What you will do: Please print all of the material below, word for word.

Recorded data:
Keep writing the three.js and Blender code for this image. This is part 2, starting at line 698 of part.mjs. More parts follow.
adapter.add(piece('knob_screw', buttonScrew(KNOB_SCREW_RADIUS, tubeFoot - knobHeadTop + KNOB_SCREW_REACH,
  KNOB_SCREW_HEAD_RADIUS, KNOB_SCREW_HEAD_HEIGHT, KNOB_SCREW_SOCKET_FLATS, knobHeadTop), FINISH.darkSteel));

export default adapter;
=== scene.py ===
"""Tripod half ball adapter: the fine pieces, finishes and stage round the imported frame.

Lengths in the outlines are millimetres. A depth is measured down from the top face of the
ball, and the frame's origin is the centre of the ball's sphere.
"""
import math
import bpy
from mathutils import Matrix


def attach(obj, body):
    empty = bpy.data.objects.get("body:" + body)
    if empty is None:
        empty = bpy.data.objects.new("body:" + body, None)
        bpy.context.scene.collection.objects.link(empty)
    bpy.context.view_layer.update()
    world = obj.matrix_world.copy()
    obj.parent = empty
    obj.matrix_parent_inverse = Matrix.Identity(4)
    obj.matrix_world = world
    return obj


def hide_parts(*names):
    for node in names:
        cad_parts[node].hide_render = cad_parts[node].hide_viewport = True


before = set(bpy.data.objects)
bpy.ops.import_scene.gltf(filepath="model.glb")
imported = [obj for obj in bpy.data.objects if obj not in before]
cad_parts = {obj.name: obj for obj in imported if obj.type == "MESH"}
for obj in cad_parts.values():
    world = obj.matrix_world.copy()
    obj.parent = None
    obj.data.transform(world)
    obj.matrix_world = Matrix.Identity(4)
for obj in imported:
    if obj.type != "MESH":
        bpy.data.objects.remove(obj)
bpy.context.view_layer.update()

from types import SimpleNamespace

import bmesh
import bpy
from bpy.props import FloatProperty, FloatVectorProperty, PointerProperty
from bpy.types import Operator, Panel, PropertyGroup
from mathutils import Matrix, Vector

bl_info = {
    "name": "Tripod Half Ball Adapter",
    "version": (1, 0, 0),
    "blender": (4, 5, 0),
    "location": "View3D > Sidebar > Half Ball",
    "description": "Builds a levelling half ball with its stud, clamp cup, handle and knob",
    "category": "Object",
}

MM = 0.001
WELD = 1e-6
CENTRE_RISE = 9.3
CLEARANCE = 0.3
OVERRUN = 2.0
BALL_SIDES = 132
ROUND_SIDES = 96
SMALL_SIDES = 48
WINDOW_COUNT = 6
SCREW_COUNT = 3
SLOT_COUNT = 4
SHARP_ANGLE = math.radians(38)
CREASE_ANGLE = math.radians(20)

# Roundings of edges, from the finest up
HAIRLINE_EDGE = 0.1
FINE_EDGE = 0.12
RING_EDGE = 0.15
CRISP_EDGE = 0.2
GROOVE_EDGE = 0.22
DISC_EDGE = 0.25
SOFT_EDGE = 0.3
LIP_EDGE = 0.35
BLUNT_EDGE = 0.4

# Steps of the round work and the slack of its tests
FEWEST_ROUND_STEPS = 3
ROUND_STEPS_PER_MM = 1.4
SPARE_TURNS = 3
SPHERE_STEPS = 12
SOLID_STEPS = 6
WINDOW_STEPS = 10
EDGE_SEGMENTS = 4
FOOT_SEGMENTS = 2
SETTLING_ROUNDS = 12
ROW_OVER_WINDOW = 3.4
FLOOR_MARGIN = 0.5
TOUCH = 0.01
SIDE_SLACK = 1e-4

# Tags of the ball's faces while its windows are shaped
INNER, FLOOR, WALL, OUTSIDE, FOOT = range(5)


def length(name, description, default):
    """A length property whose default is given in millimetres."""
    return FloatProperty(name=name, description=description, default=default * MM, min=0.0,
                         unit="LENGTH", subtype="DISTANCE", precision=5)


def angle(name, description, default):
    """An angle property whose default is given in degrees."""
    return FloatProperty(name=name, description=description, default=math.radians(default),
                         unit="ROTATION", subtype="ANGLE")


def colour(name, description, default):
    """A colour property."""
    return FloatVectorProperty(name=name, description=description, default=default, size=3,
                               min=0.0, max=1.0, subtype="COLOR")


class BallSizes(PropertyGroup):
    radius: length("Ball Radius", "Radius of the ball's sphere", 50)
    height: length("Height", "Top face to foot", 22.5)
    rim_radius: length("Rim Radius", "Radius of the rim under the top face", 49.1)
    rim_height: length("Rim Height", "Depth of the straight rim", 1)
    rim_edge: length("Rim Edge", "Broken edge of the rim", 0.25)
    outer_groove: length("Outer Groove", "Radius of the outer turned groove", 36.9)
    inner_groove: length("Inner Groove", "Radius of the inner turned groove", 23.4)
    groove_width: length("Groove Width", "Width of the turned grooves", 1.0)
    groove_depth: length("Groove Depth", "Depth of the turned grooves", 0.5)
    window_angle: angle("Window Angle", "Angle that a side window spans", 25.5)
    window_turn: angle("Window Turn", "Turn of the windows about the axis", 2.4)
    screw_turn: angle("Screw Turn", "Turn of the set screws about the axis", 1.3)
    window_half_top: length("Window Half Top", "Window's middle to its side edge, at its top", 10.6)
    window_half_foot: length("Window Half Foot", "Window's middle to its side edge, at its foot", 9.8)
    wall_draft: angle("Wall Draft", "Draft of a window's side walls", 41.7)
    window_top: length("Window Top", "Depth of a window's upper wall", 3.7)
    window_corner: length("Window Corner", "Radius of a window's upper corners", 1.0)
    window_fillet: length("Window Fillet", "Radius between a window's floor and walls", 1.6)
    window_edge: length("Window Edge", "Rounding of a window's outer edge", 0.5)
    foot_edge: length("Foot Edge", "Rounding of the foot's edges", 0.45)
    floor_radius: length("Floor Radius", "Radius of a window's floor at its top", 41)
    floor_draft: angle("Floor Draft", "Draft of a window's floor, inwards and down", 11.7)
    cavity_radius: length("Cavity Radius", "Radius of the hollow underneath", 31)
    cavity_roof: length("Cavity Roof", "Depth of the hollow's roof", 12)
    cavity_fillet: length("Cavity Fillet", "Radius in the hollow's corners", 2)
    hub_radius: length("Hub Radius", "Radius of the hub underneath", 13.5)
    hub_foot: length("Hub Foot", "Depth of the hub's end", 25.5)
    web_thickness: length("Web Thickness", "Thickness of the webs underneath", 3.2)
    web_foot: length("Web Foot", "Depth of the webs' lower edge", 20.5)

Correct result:
Keep writing the three.js and Blender code for this image. This is part 2, starting at line 698 of part.mjs. More parts follow.
adapter.add(piece('knob_screw', buttonScrew(KNOB_SCREW_RADIUS, tubeFoot - knobHeadTop + KNOB_SCREW_REACH,
  KNOB_SCREW_HEAD_RADIUS, KNOB_SCREW_HEAD_HEIGHT, KNOB_SCREW_SOCKET_FLATS, knobHeadTop), FINISH.darkSteel));

export default adapter;
=== scene.py ===
"""Tripod half ball adapter: the fine pieces, finishes and stage round the imported frame.

Lengths in the outlines are millimetres. A depth is measured down from the top face of the
ball, and the frame's origin is the centre of the ball's sphere.
"""
import math
import bpy
from mathutils import Matrix


def attach(obj, body):
    empty = bpy.data.objects.get("body:" + body)
    if empty is None:
        empty = bpy.data.objects.new("body:" + body, None)
        bpy.context.scene.collection.objects.link(empty)
    bpy.context.view_layer.update()
    world = obj.matrix_world.copy()
    obj.parent = empty
    obj.matrix_parent_inverse = Matrix.Identity(4)
    obj.matrix_world = world
    return obj


def hide_parts(*names):
    for node in names:
        cad_parts[node].hide_render = cad_parts[node].hide_viewport = True


before = set(bpy.data.objects)
bpy.ops.import_scene.gltf(filepath="model.glb")
imported = [obj for obj in bpy.data.objects if obj not in before]
cad_parts = {obj.name: obj for obj in imported if obj.type == "MESH"}
for obj in cad_parts.values():
    world = obj.matrix_world.copy()
    obj.parent = None
    obj.data.transform(world)
    obj.matrix_world = Matrix.Identity(4)
for obj in imported:
    if obj.type != "MESH":
        bpy.data.objects.remove(obj)
bpy.context.view_layer.update()

from types import SimpleNamespace

import bmesh
import bpy
from bpy.props import FloatProperty, FloatVectorProperty, PointerProperty
from bpy.types import Operator, Panel, PropertyGroup
from mathutils import Matrix, Vector

bl_info = {
    "name": "Tripod Half Ball Adapter",
    "version": (1, 0, 0),
    "blender": (4, 5, 0),
    "location": "View3D > Sidebar > Half Ball",
    "description": "Builds a levelling half ball with its stud, clamp cup, handle and knob",
    "category": "Object",
}

MM = 0.001
WELD = 1e-6
CENTRE_RISE = 9.3
CLEARANCE = 0.3
OVERRUN = 2.0
BALL_SIDES = 132
ROUND_SIDES = 96
SMALL_SIDES = 48
WINDOW_COUNT = 6
SCREW_COUNT = 3
SLOT_COUNT = 4
SHARP_ANGLE = math.radians(38)
CREASE_ANGLE = math.radians(20)

# Roundings of edges, from the finest up
HAIRLINE_EDGE = 0.1
FINE_EDGE = 0.12
RING_EDGE = 0.15
CRISP_EDGE = 0.2
GROOVE_EDGE = 0.22
DISC_EDGE = 0.25
SOFT_EDGE = 0.3
LIP_EDGE = 0.35
BLUNT_EDGE = 0.4

# Steps of the round work and the slack of its tests
FEWEST_ROUND_STEPS = 3
ROUND_STEPS_PER_MM = 1.4
SPARE_TURNS = 3
SPHERE_STEPS = 12
SOLID_STEPS = 6
WINDOW_STEPS = 10
EDGE_SEGMENTS = 4
FOOT_SEGMENTS = 2
SETTLING_ROUNDS = 12
ROW_OVER_WINDOW = 3.4
FLOOR_MARGIN = 0.5
TOUCH = 0.01
SIDE_SLACK = 1e-4

# Tags of the ball's faces while its windows are shaped
INNER, FLOOR, WALL, OUTSIDE, FOOT = range(5)


def length(name, description, default):
    """A length property whose default is given in millimetres."""
    return FloatProperty(name=name, description=description, default=default * MM, min=0.0,
                         unit="LENGTH", subtype="DISTANCE", precision=5)


def angle(name, description, default):
    """An angle property whose default is given in degrees."""
    return FloatProperty(name=name, description=description, default=math.radians(default),
                         unit="ROTATION", subtype="ANGLE")


def colour(name, description, default):
    """A colour property."""
    return FloatVectorProperty(name=name, description=description, default=default, size=3,
                               min=0.0, max=1.0, subtype="COLOR")


class BallSizes(PropertyGroup):
    radius: length("Ball Radius", "Radius of the ball's sphere", 50)
    height: length("Height", "Top face to foot", 22.5)
    rim_radius: length("Rim Radius", "Radius of the rim under the top face", 49.1)
    rim_height: length("Rim Height", "Depth of the straight rim", 1)
    rim_edge: length("Rim Edge", "Broken edge of the rim", 0.25)
    outer_groove: length("Outer Groove", "Radius of the outer turned groove", 36.9)
    inner_groove: length("Inner Groove", "Radius of the inner turned groove", 23.4)
    groove_width: length("Groove Width", "Width of the turned grooves", 1.0)
    groove_depth: length("Groove Depth", "Depth of the turned grooves", 0.5)
    window_angle: angle("Window Angle", "Angle that a side window spans", 25.5)
    window_turn: angle("Window Turn", "Turn of the windows about the axis", 2.4)
    screw_turn: angle("Screw Turn", "Turn of the set screws about the axis", 1.3)
    window_half_top: length("Window Half Top", "Window's middle to its side edge, at its top", 10.6)
    window_half_foot: length("Window Half Foot", "Window's middle to its side edge, at its foot", 9.8)
    wall_draft: angle("Wall Draft", "Draft of a window's side walls", 41.7)
    window_top: length("Window Top", "Depth of a window's upper wall", 3.7)
    window_corner: length("Window Corner", "Radius of a window's upper corners", 1.0)
    window_fillet: length("Window Fillet", "Radius between a window's floor and walls", 1.6)
    window_edge: length("Window Edge", "Rounding of a window's outer edge", 0.5)
    foot_edge: length("Foot Edge", "Rounding of the foot's edges", 0.45)
    floor_radius: length("Floor Radius", "Radius of a window's floor at its top", 41)
    floor_draft: angle("Floor Draft", "Draft of a window's floor, inwards and down", 11.7)
    cavity_radius: length("Cavity Radius", "Radius of the hollow underneath", 31)
    cavity_roof: length("Cavity Roof", "Depth of the hollow's roof", 12)
    cavity_fillet: length("Cavity Fillet", "Radius in the hollow's corners", 2)
    hub_radius: length("Hub Radius", "Radius of the hub underneath", 13.5)
    hub_foot: length("Hub Foot", "Depth of the hub's end", 25.5)
    web_thickness: length("Web Thickness", "Thickness of the webs underneath", 3.2)
    web_foot: length("Web Foot", "Depth of the webs' lower edge", 20.5)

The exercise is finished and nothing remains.